On the beautiful, glass-bright morning of September 11, a man — an ordinary, unremarkable American — called his wife on his cell phone. “We’re all going to die,” Thomas Burnett said as United Flight 93 careened over the Pennsylvania countryside, “but some of us are going to do something about it.” All we know of the rest of Tom Burnett’s narrative is that his life ended horribly. He and his fellow passengers did not let what must have been abject fear prevent them from acting — that is the true definition of courage.

What happened aboard Flight 93 was the country’s first real victory against terrorism, and it came out of the tradition of democracy. The passengers came up with a plan and they voted on it. Some of the men would rush the hijackers and force the airliner to crash, rather than allow it to be used in another suicide attack on Washington DC, where it was surely headed.

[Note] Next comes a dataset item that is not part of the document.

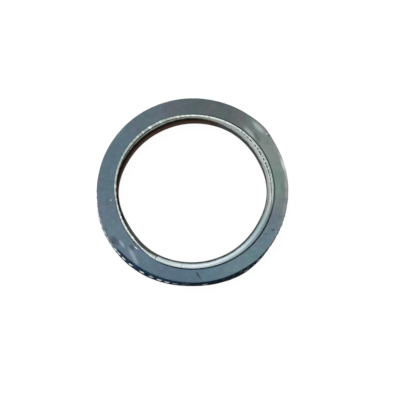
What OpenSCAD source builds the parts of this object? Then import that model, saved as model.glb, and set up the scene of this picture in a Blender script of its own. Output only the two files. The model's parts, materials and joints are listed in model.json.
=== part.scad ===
// Exhaust gasket: a pressed ring of knitted wire and graphite on a rolled steel sleeve

/* [Gasket] */
// Clear diameter of the bore, at the throat of the sleeve
bore_d = 45.5; // [38:0.5:60]
// Width of the flat face, from the crevice beside the lip to the outer wall
land_w = 4.5; // [3.4:0.1:9]
// Thickness of the pressed ring, from flat face to flat face
ring_h = 5; // [4.6:0.1:8]
// Rounding of the ring's outer edges
edge_round = 0.4; // [0.2:0.05:0.8]

/* [Sleeve] */
// Thickness of the sleeve's sheet
sheet_t = 0.5; // [0.3:0.05:0.8]
// Radius of the rolled lip, on its visible side
lip_round = 2; // [1.4:0.1:2.2]
// Width of the flat rim outside the rolled lip
lip_flat = 0.3; // [0.2:0.05:0.6]
// How far each lip stands above the flat face
lip_rise = 0.25; // [0.1:0.05:0.6]
// Angle at which the wide part of the upper lip starts
wide_lip_start = 240; // [200:5:260]
// Angle over which the upper lip keeps its full width
wide_lip_sweep = 118; // [60:2:150]
// How much narrower the upper lip is along the rest of the bore
lip_setback = 1.1; // [0.8:0.05:1.3]

/* [Fit] */
// Gap all round between the sleeve's channel and the nose of the ring inside it
seat_gap = 0.2; // [0.1:0.02:0.3]
// Width of the open crevice between the lip and the flat face
crevice_w = 0.25; // [0.15:0.05:0.5]

/* [Knit] */
// Diameter of the pressed wire
wire_d = 0.45; // [0.3:0.05:0.6]
// How deep the crown of a loop is pressed into the outer wall
wall_sink = 0.2; // [0.1:0.05:0.25]
// Spacing of the loops round the outer wall
wall_pitch = 2.8; // [2.6:0.1:4]
// Number of rows of loops on the outer wall
wall_rows = 3; // [2:1:3]
// Radius to which a loop of the outer wall is bent
wall_arch_r = 1; // [0.8:0.1:1.2]
// Lean of the loops on the outer wall, away from level
wall_lean = 35; // [20:5:45]
// Spacing of the loops beside the lip
bead_pitch = 1.7; // [1.6:0.1:2.6]
// How deep the crown of a loop beside the lip is pressed into the ring's shelf
bead_sink = 0.05; // [0.05:0.05:0.2]
// Radius to which a loop beside the lip is bent
bead_arch_r = 0.5; // [0.4:0.05:0.6]
// Turn of the loops beside the lip, away from the line that they follow
bead_lean = 30; // [20:5:35]

/* [Hidden] */
$fn = 96;
wire_fn = 16;
// Overlap that keeps a cutting face clear of the face it cuts
cut = 0.01;

bore_r = bore_d / 2;
sleeve_h = ring_h + 2 * lip_rise;
ring_bottom = lip_rise;
ring_top = ring_bottom + ring_h;

// The lip's rim, and the flat face that starts across the crevice
lip_edge_r = bore_r + lip_round + lip_flat;
face_r = lip_edge_r + crevice_w;
short_lip_r = lip_edge_r - lip_setback;
wall_r = face_r + land_w;

// The channel of the sleeve, and the nose of the ring that lies in it up to its shelves
channel_r = bore_r + sheet_t;
channel_round = lip_round - sheet_t;
nose_r = channel_r + seat_gap;
nose_round = channel_round - seat_gap;
shelf_low = sheet_t + seat_gap;
shelf_high = sleeve_h - sheet_t - seat_gap;

// A block of the section whose two inner corners are rounded
module bullnose(inner_r, back_r, low, high, round) {
    intersection() {
        translate([inner_r, low])
            square([back_r - inner_r, high - low]);
        union() {
            translate([inner_r + round, low])
                square([back_r - inner_r, high - low]);
            translate([inner_r, low + round])
                square([back_r - inner_r, high - low - 2 * round]);
            for (z = [low + round, high - round])
                translate([inner_r + round, z])
                    circle(round);
        }
    }
}

// Section of the ring: the flat-faced land and the nose under the sleeve
module ring_section() {
    translate([face_r, ring_bottom])
        square([wall_r - face_r - edge_round, ring_h]);
    translate([face_r, ring_bottom + edge_round])
        square([wall_r - face_r, ring_h - 2 * edge_round]);
    for (z = [ring_bottom + edge_round, ring_top - edge_round])
        translate([wall_r - edge_round, z])
            circle(edge_round);
    bullnose(nose_r, face_r + cut, shelf_low, shelf_high, nose_round);
}

// Section of the sleeve: a channel that is open towards the ring
module sleeve_section() {
    difference() {
        bullnose(bore_r, lip_edge_r, 0, sleeve_h, lip_round);
        bullnose(channel_r, lip_edge_r + cut, sheet_t, sleeve_h - sheet_t, channel_round);
    }
}

// A ring of wire that stands on edge and is buried to its middle, so that it shows as an arch
module wire_arch(arch_r) {
    rotate_extrude()
        translate([arch_r, 0])
            circle(d = wire_d, $fn = wire_fn);
}

// Rows of loops on the outer wall, leaning one way and the other like the two legs of a stitch
module wall_knit() {
    row_h = (ring_h - 2 * edge_round) / wall_rows;
    wall_loops = floor(2 * PI * wall_r / wall_pitch);
    step_a = 360 / wall_loops;
    arch_x = wall_r + wire_d / 2 - wall_sink - wall_arch_r;
    for (row = [0 : wall_rows - 1])
        for (i = [0 : wall_loops - 1])
            rotate([0, 0, (i + row / 2) * step_a])
                translate([arch_x, 0, ring_bottom + edge_round + (row + 0.5) * row_h])
                    rotate([row % 2 == 0 ? wall_lean : -wall_lean, 0, 0])
                        wire_arch(wall_arch_r);
}

// The row of loops that comes through beside the narrow part of the upper lip
module bead_row() {
    row_r = (short_lip_r + face_r) / 2;
    arch_z = shelf_high + wire_d / 2 - bead_sink - bead_arch_r;
    span = 360 - wide_lip_sweep;
    count = floor(span / 360 * 2 * PI * row_r / bead_pitch);
    for (i = [0 : count - 1])
        rotate([0, 0, wide_lip_start - (i + 0.5) * span / count])
            translate([row_r, 0, arch_z])
                rotate([0, 0, i % 2 == 0 ? bead_lean : -bead_lean])
                    rotate([0, 90, 0])
                        wire_arch(bead_arch_r);
}

module mesh_ring() {
    color([0.40, 0.47, 0.50]) {
        rotate_extrude()
            ring_section();
        wall_knit();
        bead_row();
    }
}

module inner_sleeve() {
    color([0.75, 0.80, 0.81])
        difference() {
            // The turn's own seam lies in the middle of the wide lip, clear of the cut
            rotate([0, 0, wide_lip_start + wide_lip_sweep / 2])
                rotate_extrude()
                    sleeve_section();
            rotate([0, 0, wide_lip_start + wide_lip_sweep])
                rotate_extrude(angle = 360 - wide_lip_sweep)
                    translate([short_lip_r, sleeve_h - lip_round])
                        square([lip_setback + cut, lip_round + cut]);
        }
}

mesh_ring();
inner_sleeve();
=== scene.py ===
import json
import logging
import math
import random
from dataclasses import dataclass
from enum import Enum
from functools import lru_cache
from typing import Callable, Dict, List, Optional, Sequence, Tuple

import bmesh
import bpy
from mathutils import Matrix, Vector, noise

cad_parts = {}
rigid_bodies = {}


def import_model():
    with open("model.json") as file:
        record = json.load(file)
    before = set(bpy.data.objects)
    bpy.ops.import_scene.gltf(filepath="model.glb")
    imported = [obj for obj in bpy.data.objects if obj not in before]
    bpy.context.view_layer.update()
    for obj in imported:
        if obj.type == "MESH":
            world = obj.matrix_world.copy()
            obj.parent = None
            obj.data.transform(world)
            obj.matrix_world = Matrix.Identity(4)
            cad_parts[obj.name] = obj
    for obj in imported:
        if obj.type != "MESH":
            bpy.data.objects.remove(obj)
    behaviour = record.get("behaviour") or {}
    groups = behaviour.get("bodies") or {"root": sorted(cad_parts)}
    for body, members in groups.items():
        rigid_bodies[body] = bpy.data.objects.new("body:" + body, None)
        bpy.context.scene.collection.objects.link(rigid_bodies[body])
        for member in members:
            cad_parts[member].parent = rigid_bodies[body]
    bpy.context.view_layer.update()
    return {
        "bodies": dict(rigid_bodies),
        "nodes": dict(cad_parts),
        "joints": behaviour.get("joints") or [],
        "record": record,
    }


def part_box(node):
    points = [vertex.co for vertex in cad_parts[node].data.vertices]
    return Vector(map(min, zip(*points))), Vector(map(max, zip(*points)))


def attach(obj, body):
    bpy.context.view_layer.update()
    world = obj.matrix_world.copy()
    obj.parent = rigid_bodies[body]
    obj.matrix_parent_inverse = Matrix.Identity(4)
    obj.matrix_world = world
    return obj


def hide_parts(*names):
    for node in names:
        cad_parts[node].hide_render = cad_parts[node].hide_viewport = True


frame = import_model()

LOG = logging.getLogger("exhaust_gasket")
MM = 0.001
# A place with its value, or the two ends of a range
Pair = Tuple[float, float]
Colour = Tuple[float, float, float]
# Start, end and softness of a sector round the ring, in degrees
Sector = Tuple[float, float, float]
# A tone, and how bare the metal is there, from 0 to 1
Skin = Tuple[Colour, float]


@lru_cache(maxsize=None)
def linear(hex_colour: str) -> Colour:
    """Turns an sRGB hex colour into linear light.

    Args:
        hex_colour: Six hex digits after a hash sign.

    Returns:
        The red, green and blue shares in linear light.
    """
    parts = [int(hex_colour[i:i + 2], 16) / 255 for i in (1, 3, 5)]
    return tuple(c / 12.92 if c <= 0.04045 else ((c + 0.055) / 1.055) ** 2.4 for c in parts)


def held(share: float) -> float:
    """Holds a share to the range from 0 to 1."""
    return min(1.0, max(0.0, share))


def blend(first: Colour, second: Colour, share: float) -> Colour:
    """Mixes two colours.

    Args:
        first: Colour at a share of 0.
        second: Colour at a share of 1.
        share: Share of the second colour, held to 0 to 1.

    Returns:
        The mixed colour.
    """
    share = held(share)
    return tuple(a + (b - a) * share for a, b in zip(first, second))


def rise(low: float, high: float, value: float) -> float:
    """Climbs smoothly from 0 to 1 while a value passes from one limit to the other.

    Args:
        low: Value at which the climb starts.
        high: Value at which it ends.
        value: Value to place on the climb.

    Returns:
        A share from 0 to 1.
    """
    t = held((value - low) / (high - low))
    return t * t * (3 - 2 * t)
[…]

It’s a terrible irony that for a short time, while the condemned jet was aloft, the ideal of American democracy also reached its apex. The rest of us can only strive to do as well. Fortunately, Tom Burnett’s last communication to the world was an unintentional gift to us all, a battle cry for the age of anxiety. We are all going to die sooner or later. Let that consciousness not prevent us from acting in each other’s best interests, from trying to create a better, safer world.